The most successful doubles player from India is Jwala Gutta, who is the only Indian to have been ranked in the Top-10 of two categories. She peaked at no. 6 with Valiyaveetil Diju in mixed doubles and at no. 10 with Ashwini Ponnappa in women's doubles. 

Other successful players include Pullela Gopichand, Aparna Popat, Syed Modi, Nandu Natekar, Chetan Anand, Parupalli Kashyap, B. Sai Praneeth, Sameer Verma and N. Sikki Reddy.

History 

Prakash Padukone and Pullela Gopichand both won the All England Open in 1980 and 2001 respectively, making them the only Indians to win the prestigious title. 

Saina Nehwal won the bronze medal in the individual women's competition at the 2012 London Olympic Games, the first Olympic medal for the country in badminton. P. V. Sindhu won the second and the third Olympic medals in badminton for India, winning a silver and a bronze medal at the 
2016 Rio Olympics and the 2020 Tokyo Olympics respectively. 

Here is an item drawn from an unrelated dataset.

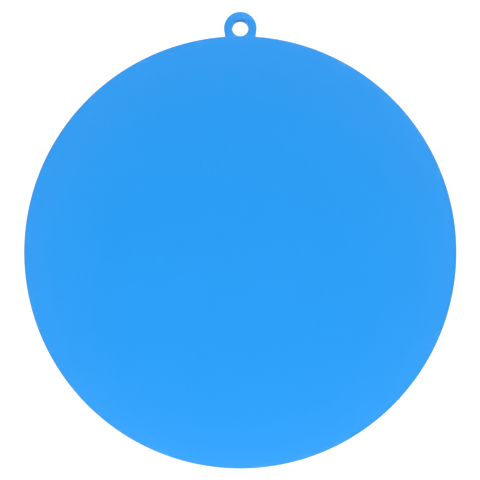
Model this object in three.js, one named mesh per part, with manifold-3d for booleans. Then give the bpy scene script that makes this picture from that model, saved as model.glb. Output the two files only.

India has won several medals at the BWF World Championships as well, with Prakash Padukone winning the first in 1982. The doubles pairing of Jwala Gutta and Ashwini Ponnappa became the first women to win a medal when they won the bronze in 2011. P. V. Sindhu then won consecutive bronze medals at 2013 and 2014 editions, the first Indian player to do so. Saina Nehwal won a first-ever silver at the 2015 Championships, and then a bronze in 2017. 
P. V. Sindhu won silver in consecutive editions in 2017 and 2018. Sindhu then went on to win the gold at the 2019 BWF World Championships and become the first Indian to ever finish on top of the podium. At the same edition, B. Sai Praneeth medalled in the men's singles after 36 years, clinching the bronze. As a result, for the first time, India won medals in two different disciplines in the same BWF World Championships edition. In 2021, Lakshya Sen won the bronze medal in men's singles while Srikanth Kidambi won the silver, the first time India had two medallists in the same edition in the men's singles discipline. In 2022, Satwiksairaj Rankireddy and Chirag Shetty won India's first World Championship medal in the men's doubles, a bronze. Till date, India has never returned empty handed from the World Championships since 2011. 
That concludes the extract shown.